But that metadata is typically within the same page as the data itself
(for small objects at least), no?

> More crazy ideas welcome. :)

Since you asked :) I wonder if the usefulness could be extended by
making it possible for a thread to revoke its access to WRPKRU (it's not
privileged, right?). Then I could imagine some extra security for
sandbox/bytecode/JIT code so it doesn't interfere with the runtime. But
since it doesn't block instruction fetches, then maybe it wouldn't make
much difference...

> --
> To unsubscribe from this list: send the line "unsubscribe linux-kernel" in
> the body of a message to [email protected]
> More majordomo info at http://vger.kernel.org/majordomo-info.html
> Please read the FAQ at http://www.tux.org/lkml/
>

2015-05-07 19:12:10

by Alan Cox

[permalink] [raw]
Subject: Re: [PATCH 07/12] mm: Pass the 4-bit protection key in via PROT_ bits to syscalls

> diff -puN include/uapi/asm-generic/mman-common.h~pkeys-11-user-abi-bits include/uapi/asm-generic/mman-common.h
> --- a/include/uapi/asm-generic/mman-common.h~pkeys-11-user-abi-bits 2015-05-07 10:31:43.367276719 -0700
> +++ b/include/uapi/asm-generic/mman-common.h 2015-05-07 10:31:43.370276855 -0700
> @@ -10,6 +10,10 @@
> #define PROT_WRITE 0x2 /* page can be written */
> #define PROT_EXEC 0x4 /* page can be executed */
> #define PROT_SEM 0x8 /* page may be used for atomic ops */
> +#define PROT_PKEY0 0x10 /* protection key value (bit 0) */
> +#define PROT_PKEY1 0x20 /* protection key value (bit 1) */
> +#define PROT_PKEY2 0x40 /* protection key value (bit 2) */
> +#define PROT_PKEY3 0x80 /* protection key value (bit 3) */

Thats leaking deep Intelisms into asm-generic which makes me very
uncomfortable. Whether we need to reserve some bits for "arch specific"
is one question, what we do with them ought not to be leaking out.

To start with trying to port code people will want to do

#define PROT_PKEY0 0
#define PROT_PKEY1 0
..

etc

2015-05-07 19:18:59

by Alan Cox

[permalink] [raw]
Subject: Re: [PATCH 00/12] [RFC] x86: Memory Protection Keys

> Data structures like logs or journals that are only written to in very
> limited code paths, but that you want to protect from "stray" writes.
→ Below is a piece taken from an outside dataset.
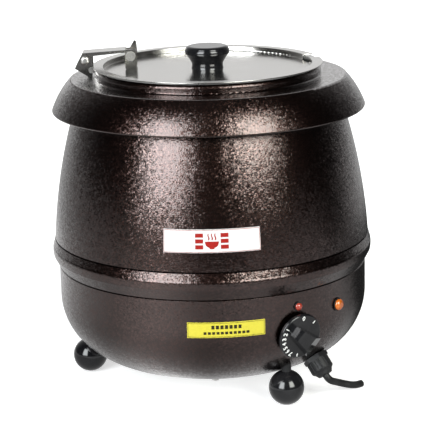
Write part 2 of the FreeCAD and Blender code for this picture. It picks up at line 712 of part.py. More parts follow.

Anything with lots of data where you want to minimise the risk of stray
accesses even if just as a debug aid (consider things like memcached).
>
> Maybe even a database where a query operation will never need to write
> to memory, but an insert would. You could keep the data R/O during the
> entire operation except when an insert is actually in progress. It
> narrows the window where data might be corrupted. This becomes even
> more valuable if a stray write to memory is guaranteed to hit storage...
> like with persistent memory.
>
> Someone mentioned to me that valgrind does lots of mprotect()s and might
> benefit from this.

You can also use it for certain types of emulator trickery, and I suspect
even for things like interpreters and controlling access to "tainted"
values.

Other obvious uses are making it a shade harder for SSL or ssh type
errors to leak things like key data by reducing the damage done by out of
bound accesses.

> We could keep heap metadata as R/O and only make it R/W inside of
> malloc() itself to catch corruption more quickly.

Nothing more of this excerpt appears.